Geoff Tootill was intereste
d in Alan’s ideas, but some of them were particularly impractical in view of the limited time and effort available. There was, for instance, a scheme he devised for computer character recognition, which would involve an elaborate system with a television camera in order to transfer a visual image to the cathode ray tube store, and reduce it to a standard size. Geoff Tootill was probably the most tolerant of such dreams, but to him as to all on the engineering side, Alan Turing was the brilliant mathematician (or so they heard) but embarrassingly half-baked engineer.

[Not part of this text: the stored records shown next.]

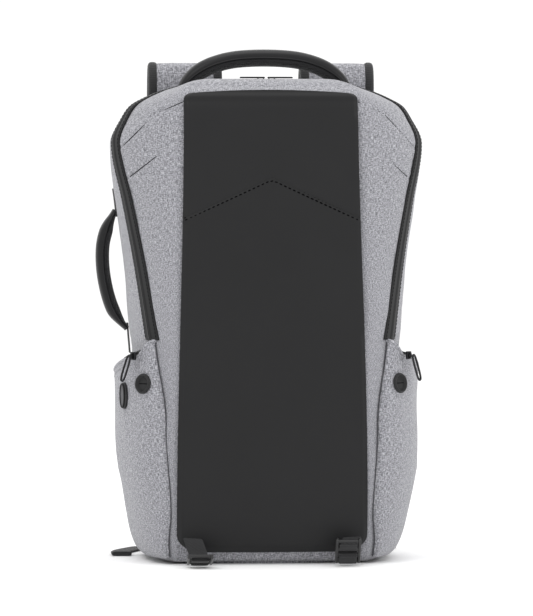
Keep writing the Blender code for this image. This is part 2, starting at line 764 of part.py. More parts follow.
def main_sliders(materials):
    """Two sliders meet over the crown; each pull lies outwards along the zip."""
    base = HEIGHT + LOOSE + TAPE_THICKNESS + SLIDER_ROOM
    y = zip_plane(HEIGHT)
    for side, word in ((-1, "left"), (1, "right")):
        x = side * (SLIDER_SIZE[0] / 2 + GAP)
        block(f"main_slider_{word}", (x, y, base + SLIDER_SIZE[2] / 2), SLIDER_SIZE, materials["metal"], 0.0008)
        z = base + SLIDER_SIZE[2] + GAP + PULL_THICKNESS / 2
        centre = (side * (PULL_LENGTH / 2 + 0.002), y, z)
        size = (PULL_LENGTH, PULL_WIDTH, PULL_THICKNESS)
        pull = block(f"main_pull_{word}", centre, size, materials["metal"], 0.0005)
        set_origin(pull, (side * 0.002, y, z))


def pocket_sliders(side, word, materials):
    """The slider stands at the front end of the pocket's zip and its pull hangs from it."""
    share = POCKET_SLIDER_SHARE
    rim = 1.0 - 0.5 * POCKET_RIM_WIDTH / (pocket_top(share) - POCKET_BOTTOM)
    at = frame_at(share, rim - 0.02, side, 2 * LOOSE + TAPE_THICKNESS)
    point, normal, _, _ = at
    half_width, half_length, height = POCKET_SLIDER_SIZE
    oval_plug(f"pocket_slider_{word}", at, half_width, half_length, 0.0, height, materials["metal"])
    hinge = point + normal * (height + LOOSE + PULL_THICKNESS / 2)
    down = Vector((0, 0, -1))
    out = Vector((normal.x, normal.y, 0)).normalized()
    widthwise = Vector((-out.y, out.x, 0))
    lean = widthwise * side * PULL_LEAN
    path = [hinge + (down + lean) * d + out * (0.0015 + 0.06 * d) for d in (0.0, PULL_LENGTH)]
    pull = strip(
        f"pocket_pull_{word}", path, widthwise, PULL_WIDTH * 0.7, PULL_THICKNESS, materials["metal"]
    )
    set_origin(pull, hinge)


def main():
    clear_scene()
    materials = make_materials()
    base_panel(materials["canvas"])
    lower_shell(materials["canvas"])
    half_shell("rear_shell", GAP, spread(0, 1, 9), materials["canvas"])
    half_shell("flap_shell", -GAP, spread(0, 1, 6) + [1.5, 2], materials["canvas"])
    zip_tape("zip_tape_rear", 1, materials["cover"])
    zip_tape("zip_tape_front", -1, materials["cover"])
    for side, word in ((-1, "left"), (1, "right")):
        side_pocket(side, word, materials["canvas"])
        pocket_zip(side, word, materials["webbing"])
        grommet(side, word, materials["rubber"])
        pocket_sliders(side, word, materials)
        shoulder_strap(side, word, materials)
        lash_strap(side, word, materials)
    charging_port(materials)
    haul_handle(materials["mesh"])
    side_handle(materials["mesh"])
    back_padding(materials)
    inner_parts(materials)
    front_pieces(materials)
    main_sliders(materials)


main()
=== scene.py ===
# %% [markdown]
# # A charging backpack in grey canvas and black coated fabric
# The CAD frame holds the structure: shells, joints, buckles and sliders as plain solids.
# This file gives each of them its real surface. It loads the frame once, and every new piece
# takes its place from the frame's boxes, so nothing has to be fitted afterwards.

# %% Load the frame
import bisect
import json
import math

import bmesh
import bpy
from mathutils import Matrix, Vector, noise

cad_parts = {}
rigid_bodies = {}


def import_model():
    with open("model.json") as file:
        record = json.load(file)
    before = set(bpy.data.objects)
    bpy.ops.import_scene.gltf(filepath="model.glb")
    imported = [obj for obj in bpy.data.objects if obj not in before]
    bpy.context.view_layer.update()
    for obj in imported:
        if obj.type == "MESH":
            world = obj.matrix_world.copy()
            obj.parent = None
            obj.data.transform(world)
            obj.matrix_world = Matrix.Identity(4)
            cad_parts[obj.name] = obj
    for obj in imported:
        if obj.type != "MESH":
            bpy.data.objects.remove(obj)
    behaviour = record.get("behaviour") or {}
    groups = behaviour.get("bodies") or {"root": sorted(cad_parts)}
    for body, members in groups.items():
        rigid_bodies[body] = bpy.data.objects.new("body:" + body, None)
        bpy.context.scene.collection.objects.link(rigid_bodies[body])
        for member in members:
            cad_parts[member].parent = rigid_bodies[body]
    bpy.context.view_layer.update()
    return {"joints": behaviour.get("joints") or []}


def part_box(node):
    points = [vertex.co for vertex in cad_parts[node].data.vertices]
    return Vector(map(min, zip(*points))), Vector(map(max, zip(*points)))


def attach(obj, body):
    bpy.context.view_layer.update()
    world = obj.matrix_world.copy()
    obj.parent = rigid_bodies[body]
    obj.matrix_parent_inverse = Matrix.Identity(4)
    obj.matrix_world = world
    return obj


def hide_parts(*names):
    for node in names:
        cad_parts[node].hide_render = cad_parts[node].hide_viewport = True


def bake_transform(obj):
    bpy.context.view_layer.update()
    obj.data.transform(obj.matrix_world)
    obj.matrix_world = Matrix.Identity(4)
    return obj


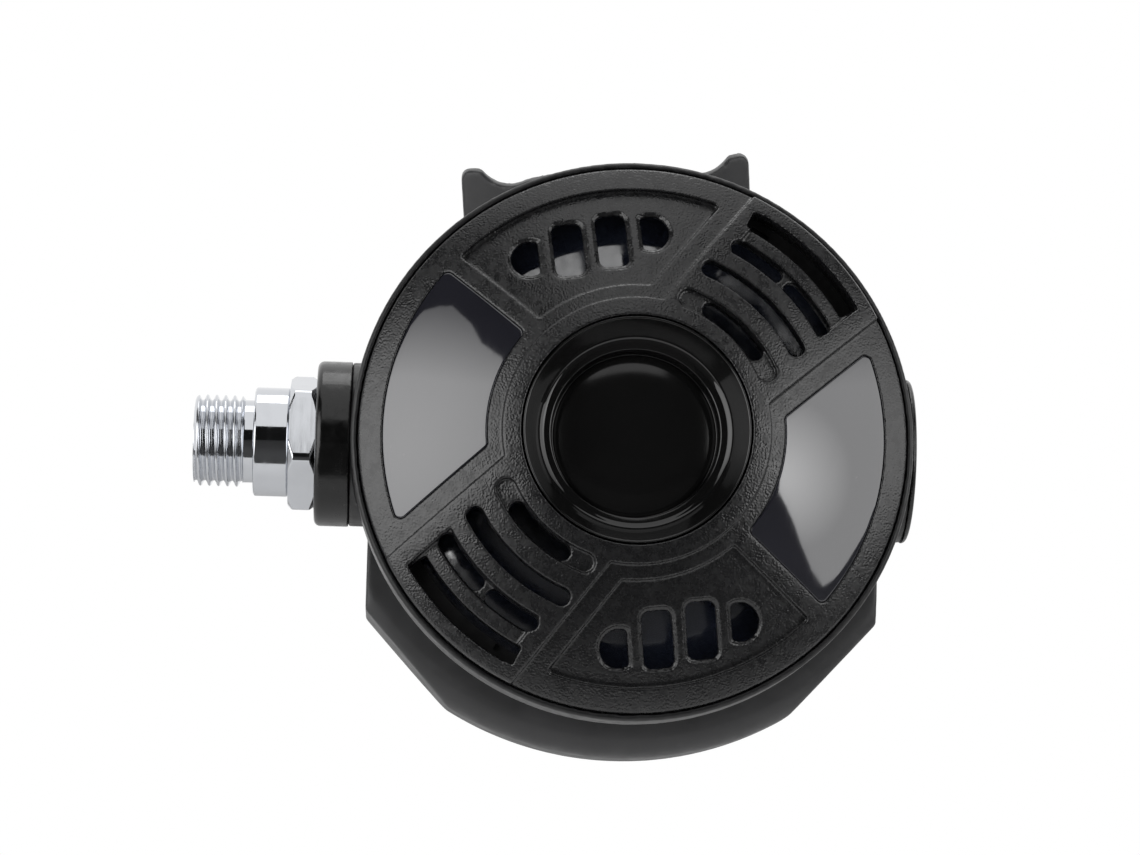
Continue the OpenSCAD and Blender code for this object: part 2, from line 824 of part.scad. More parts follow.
module end_cap() {
    color(black) difference() {
        along(boss_x + fit) {
            round_disc(collar_r, cap_t, cap_t * 0.8);
            translate([0, 0, -(boss_x - pad_x) - 4]) cylinder(r = barrel_r, h = boss_x - pad_x + 4.5);
        }
        along(seal_x) seal_groove();
    }
}

// groove for a round seal, centred on z = 0
module seal_groove() {
    translate([0, 0, -0.8]) tube(barrel_r + 1, barrel_r + part - 2 * fit - 2 * seal_r, 1.6);
}

module cap_nut() {
    color(black) along(pad_x - part - cap_nut_t) difference() {
        cylinder(r = pad_r, h = cap_nut_t, $fn = 6);
        translate([0, 0, -1]) cylinder(r = barrel_r + fit, h = cap_nut_t + 2);
    }
}

// ---------------------------------------------------------------- valve

module valve_barrel() {
    color(chrome) difference() {
        union() {
            along(barrel_start) cylinder(r = barrel_r, h = barrel_end - barrel_start);
            along(shoulder_x + 0.1) cylinder(r = pad_r - 0.6, h = 2);
        }
        along(barrel_start - 1) cylinder(r = bore_r + fit, h = barrel_end - end_wall - barrel_start + 1);
        along(0) cylinder(r = stem_r + run, h = barrel_end + 5);
        along(-seal_x) seal_groove();
        // air outlet towards the mouth
        translate([case_x - 2, 0, 0]) rotate([-90, 0, 0]) cylinder(r = 2.8, h = 20);
    }
}

// round seals of the barrel and of the end cap, alike
module barrel_seals() {
    color(rubber) for (s = [-1, 1]) along(s * seal_x) rotate_extrude()
        translate([barrel_r + part - fit - seal_r, 0]) circle(seal_r);
}

module orifice() {
    len = orifice_len;
    nose = 2.4;
    color(brass) along(-seat_x) rotate([180, 0, 0]) difference() {
        union() {
            translate([0, 0, nose]) cylinder(r = bore_r - fit, h = len - nose);
            cylinder(r1 = 1.9, r2 = 2.6, h = nose + 0.1);
        }
        translate([0, 0, 5]) tube(bore_r + 1, bore_r - 1.25, 1.5);
        translate([0, 0, -1]) cylinder(r = 1.4, h = len + 2);
        translate([0, 0, len - 6]) cylinder(r = 2.6, h = 7);
    }
}

module orifice_seal() {
    color(rubber) along(-seat_x - 5.75) rotate_extrude() translate([bore_r - 0.66, 0]) circle(0.58);
}

module poppet() {
    stem_end = nut_x + 3.4;
    color(brass) difference() {
        union() {
            along(head_x) intersection() {
                cylinder(r = bore_r - run + fit, h = head_len);
                cylinder(r = bore_r + 0.55, h = head_len, $fn = 3);
            }
            along(head_x) cylinder(r = stem_r, h = stem_end - head_x);
        }
        along(head_x - 1) cylinder(r = 0.9, h = 1.9);
    }
}

module poppet_rubber() {
    color(rubber) along(rubber_x) {
        cylinder(r = 2.9, h = rubber_t);
        cylinder(r = 0.9 - fit, h = rubber_t + 0.8);
    }
}

module poppet_spring() {
    r = (stem_r + bore_r) / 2;
    color(steel) along(spring_x)
        coil("poppet spring", r, r, poppet_wire_r, spring_end - spring_x, poppet_turns);
}

// Bent sheet-metal lever, drawn from the side in the plane of the valve axis and the case axis.
// Its arm slopes so that it lies flat under the plate when the button is fully down.
module demand_lever() {
    knee = tip_h - tip_bump - purge_travel;
    slope = purge_travel / lever_arm;
    near_tip = knee + slope * (lever_arm - 1.5);
    color(steel) translate([case_x, 0, 0]) difference() {
        intersection() {
            translate([0, 0, -lever_w / 2]) linear_extrude(lever_w) polygon(concat(
                [[fork_x, fork_reach], [fork_x + lever_t, fork_reach], [fork_x + lever_t, -knee + 0.6],
                 [fork_x + lever_t - 0.6, -knee], [fork_x, -knee], [1.5, -near_tip]],
                arc(0, -tip_h + 1.2, 1.2, 285, 160, 5),
                [[1.5, -near_tip + lever_t], [fork_x, -knee + lever_t]]
            ));
            rotate([90, 0, 0]) translate([0, 0, -10]) linear_extrude(30) polygon([
                [-4, -tip_w / 2], [fork_x - 4, -lever_w / 2], [fork_x + 4, -lever_w / 2],
                [fork_x + 4, lever_w / 2], [fork_x - 4, lever_w / 2], [-4, tip_w / 2]]);
        }
        // slot of the fork, which straddles the poppet's stem
        translate([fork_x - 1, -stem_r - 1.2, -stem_r - 0.4])
            cube([lever_t + 2, fork_reach + stem_r + 3, 2 * stem_r + 0.8]);
    }
}

module lever_washer() {
    color(steel) along(collar_washer_x) tube(3.4, stem_r + fit, 0.5);
}

module lock_nut() {
    color(steel) along(nut_x) difference() {
        cylinder(r = 3.1, h = 2.6, $fn = 6);
        translate([0, 0, -1]) cylinder(r = stem_r + fit, h = 5);
    }
}

// clip-on vane that throws the air towards the mouth tube
module venturi_vane() {
    color(black) difference() {
        union() {
            along(-vane_len + 4) cylinder(r = barrel_r + 1.4, h = vane_len);
            for (z = [4, -4 - vane_t]) translate([case_x - vane_len + 5, 2, z])
                rotate([20, 0, 0]) cube([vane_len - 2, vane_reach, vane_t]);
        }
        along(-vane_len + 3) cylinder(r = barrel_r + run, h = vane_len + 2);
        translate([case_x - vane_len + 3, -20, -20]) cube([vane_len + 2, 18, 40]);
        translate([case_x - 5.2, 3, -3]) cube([6.4, vane_reach, 6]);
    }
}

// ---------------------------------------------------------------- exhaust

module exhaust_flap() {
    color(rubber) port() {
        translate([0, 0, port_h - fit - flap_t]) cylinder(r = flap_r, h = flap_t);
        translate([0, 0, port_h - flap_t])
            cylinder(r = flap_stem_r, h = hub_h + hub_t + flap_lift + knob_h - port_h);
        translate([0, 0, hub_h + hub_t + flap_lift + part])
            cylinder(r1 = flap_stem_r + 0.7, r2 = flap_stem_r - 0.3, h = knob_h);
    }
}

// front outline of the tee's body, drawn in by inset but open at its ends
module tee_outline(inset, half) {
    top = -tee_top - inset;
    end = top - (outlet_top - tee_top) * (half - tee_flat) / (tee_half - tee_flat);
    low = -outlet_top - outlet_h + tee_slant * (half - tee_half) + inset * sqrt(1 + pow(tee_slant, 2));
    foot = half - tee_flat;
    polygon([[-half, end], [-tee_flat, top], [tee_flat, top], [half, end], [half, low],
             [tee_flat, low - tee_slant * foot], [-tee_flat, low - tee_slant * foot], [-half, low]]);
}

module tee_body(inset, half) {
    intersection() {
        forward() translate([0, 0, -tee_front - tee_depth + inset]) intersection() {
            linear_extrude(tee_depth - 2 * inset) tee_outline(inset, half);
            translate([0, tee_r - tee_drop, tee_depth / 2 - inset])
                lens(tee_r - inset, tee_depth - 2 * inset, tee_round - inset);
        }
        translate([case_x - 60, tee_front + inset, -60]) rotate([90, 0, 90])
            linear_extrude(120) side_outline(inset);
    }
}

// disc centred on z = 0 with both edges rounded
module lens(r, h, edge) {
    rotate_extrude() intersection() {
        translate([0, -h / 2]) square([r + 1, h]);
        union() {
            translate([0, -h / 2]) square([r - edge, h]);
            translate([0, -h / 2 + edge]) square([r, h - 2 * edge]);
            for (s = [-1, 1]) translate([r - edge, s * (h / 2 - edge)]) circle(edge);
        }
    }
}

module side_outline(inset) {
    w = tee_depth - 2 * inset;
    e = tee_round - inset;
    top = 60 - tee_top - inset;
    square([w, top - e]);
    square([w - e, top]);
    translate([w - e, top - e]) circle(e);
}

module exhaust_tee() {
    color(satin) difference() {
        translate([tee_shift, 0, 0]) difference() {
            tee_body(0, tee_half);
            tee_body(tee_wall, tee_half + 5);
        }
        port() translate([0, 0, -case_back - 5]) cylinder(r = port_r + port_wall + fit, h = 10);
    }
}

// ---------------------------------------------------------------- mouthpiece

// face outline of the flange: a horn at each corner, a valley beside it and a wide hump between
module flange_outline() {
    hump_r = (pow(valley_x, 2) + pow(valley_d, 2)) / (2 * valley_d);
    difference() {
        round_rect(2 * flange_half, 2 * horn_half, horn_r);
        for (x = [-1, 1], y = [-1, 1])
            translate([x * valley_x, y * (horn_half - valley_d + valley_r)]) circle(valley_r);
        for (y = [-1, 1]) difference() {
            translate([1 - valley_x, y > 0 ? 0 : -horn_half - 1]) square([2 * valley_x - 2, horn_half + 1]);
            translate([0, y * (horn_half - hump_r)]) circle(hump_r);
        }
    }
}

module flange() {
    rotate([0, 0, -flange_turn]) intersection() {
        linear_extrude(40) flange_outline();
        translate([0, 50, flange_bend]) rotate([90, 0, 0]) tube(flange_bend, flange_bend - flange_t, 100);
    }
}

module bite_tab(side, level) {
    translate([side * 14, level * 7.5, flange_t / 2 + 1.6]) {
        translate([0, 0, 6]) cube([12, 2.6, 13], center = true);
        translate([-6, 0, 11]) rotate([0, 90, 0]) cylinder(r = 2, h = 12);
    }
}

module mouthpiece() {
    inner_w = tube_w + 1.2 + 2 * part;
    inner_h = tube_h + 1.2 + 2 * part;
    air_w = tube_w - 2 * tube_wall - 4;
    air_h = tube_h - 2 * tube_wall - 2;
    color(rubber) mouth() difference() {
        union() {
            translate([0, 0, boot_start]) linear_extrude(tube_len + 2 - boot_start) stadium(boot_w, boot_h);
            translate([0, 0, boot_start]) linear_extrude(flange_reach + 1 - boot_start)
                stadium(air_w + 2 * lip_wall + 2, air_h + 2 * lip_wall + 2);
            translate([-flange_shift, 0, flange_reach]) flange();
            for (s = [-1, 1], l = [-1, 1])
                translate([0, 0, flange_reach]) rotate([0, 0, -flange_turn]) bite_tab(s, l);
        }
        translate([0, 0, boot_start - 1]) linear_extrude(tube_len + part - boot_start + 1)
            stadium(inner_w, inner_h);
        linear_extrude(flange_reach + 6) stadium(air_w, air_h);
    }
}

module mouthpiece_band() {
    mid = boot_start + 2;
    color(black) mouth() translate([0, 0, mid]) difference() {
        union() {
            linear_extrude(band_w) stadium(boot_w + 2 * part + 2.4, boot_h + 2 * part + 2.4);
            translate([-4, boot_h / 2, 0]) cube([8, 4.4, band_w]);
        }
        translate([0, 0, -1]) linear_extrude(band_w + 2) stadium(boot_w + 2 * part, boot_h + 2 * part);
    }
}

case();
front_cover();
cover_panels();
purge_button();
purge_inlay();
purge_spring();
purge_clip();
clamp_ring();
slip_washer();
diaphragm();
diaphragm_plate();
inlet_fitting();
inlet_collar();
valve_barrel();
barrel_seals();
orifice();
orifice_seal();
poppet();
poppet_rubber();
poppet_spring();
demand_lever();
lever_washer();
lock_nut();
end_cap();
cap_nut();
venturi_vane();
exhaust_flap();
exhaust_tee();
mouthpiece();
mouthpiece_band();
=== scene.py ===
"""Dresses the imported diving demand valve: softened mouldings, a cut thread and the finishes."""

import math

import bmesh
import bpy
import numpy as np
from bpy.props import FloatProperty, FloatVectorProperty, IntProperty, PointerProperty
from bpy.types import Operator, Panel, PropertyGroup
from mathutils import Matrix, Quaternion, Vector


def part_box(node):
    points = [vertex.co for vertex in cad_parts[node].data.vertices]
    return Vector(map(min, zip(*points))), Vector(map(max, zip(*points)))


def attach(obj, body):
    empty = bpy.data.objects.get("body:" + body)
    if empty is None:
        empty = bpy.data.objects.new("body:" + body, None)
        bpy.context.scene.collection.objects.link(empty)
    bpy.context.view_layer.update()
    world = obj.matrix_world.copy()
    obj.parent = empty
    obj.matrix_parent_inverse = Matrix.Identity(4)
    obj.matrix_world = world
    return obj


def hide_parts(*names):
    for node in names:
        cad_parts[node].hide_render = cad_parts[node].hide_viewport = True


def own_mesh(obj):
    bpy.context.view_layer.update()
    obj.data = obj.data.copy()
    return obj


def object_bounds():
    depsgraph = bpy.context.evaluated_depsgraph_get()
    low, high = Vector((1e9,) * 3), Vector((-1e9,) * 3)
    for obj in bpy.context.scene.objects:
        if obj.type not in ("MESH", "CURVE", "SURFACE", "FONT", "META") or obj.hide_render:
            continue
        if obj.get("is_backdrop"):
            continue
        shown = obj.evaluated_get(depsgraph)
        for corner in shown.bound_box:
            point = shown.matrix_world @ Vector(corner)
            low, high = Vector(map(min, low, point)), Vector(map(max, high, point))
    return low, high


bl_info = {
    "name": "Diving demand valve",
    "version": (1, 0, 0),
    "blender": (4, 5, 0),
    "location": "3D View > Sidebar > Demand valve",
    "description": "Builds the dressed pieces and the finishes of a diving demand valve",
    "category": "Object",
}

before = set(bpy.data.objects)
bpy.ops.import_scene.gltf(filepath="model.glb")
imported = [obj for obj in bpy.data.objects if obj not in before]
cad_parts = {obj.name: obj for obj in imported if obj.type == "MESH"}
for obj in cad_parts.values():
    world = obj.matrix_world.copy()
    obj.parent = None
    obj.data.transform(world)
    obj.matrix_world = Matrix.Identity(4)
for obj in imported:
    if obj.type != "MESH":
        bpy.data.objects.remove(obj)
CAD_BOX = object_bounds()

MM = 0.001
TURN = 2 * math.pi
CASE_X = sum(corner.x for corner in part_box("purge_button")) / 2
WELD = 2e-6  # points of a CAD mesh that are closer than this are one
INSIDE = 0.98  # a spring's wire against its solid's, so that it stays in the CAD box


# ------------------------------------------------------------------ sizes and colours


class ValveSizes(PropertyGroup):
    """Sizes of the dressed pieces that a user may change."""

    cover_voxel: FloatProperty(
        name="Cover mesh size",
        description="Spacing of the mesh that the front cover is softened at",
        default=0.2 * MM,
        min=0.15 * MM,
        unit="LENGTH",
    )
    cover_passes: IntProperty(
        name="Cover softening",
        description="Smoothing passes over the front cover's edges",
        default=3,
        min=0,
    )
    thread_pitch: FloatProperty(
        name="Thread pitch",
        description="Distance between two crests of the hose thread",
        default=25.4 * MM / 18,
        unit="LENGTH",
    )
    thread_depth: FloatProperty(
        name="Thread depth",
        description="Depth of the hose thread's groove",
        default=0.87 * MM,
        unit="LENGTH",
    )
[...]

The year 1949 meant the end of his groping efforts to be the academic engineer; there were few who appreciated that the remarkable thing for a British pure mathematician was not a deficiency in electronics, but the willingness to dirty his hands at all.
Meanwhile the more theoretical side of computer development had become a more public question. In 1948 Norbert Wiener had published a book called Cybernetics, defining this word to mean ‘Control and Communication in the Animal and the Machine’. It meant the description of the world in which information and logic, rather than energy or material constitution, was what mattered. As such it was heavily influenced by the massive wartime technological developments, although the basic ideas, such as feedback, were hardly new. Wiener and von Neumann had led a conference in the winter of 1943–4 on ‘cybernetic’ ideas, but Wiener’s book marked the opening up of the subject outside the narrow domain of technical papers. In fact Cybernetics was still very technical, incoherent, and almost unreadable, but the public seized upon it as a magic key which would unlock the secrets of what had happened to the world in the past decade.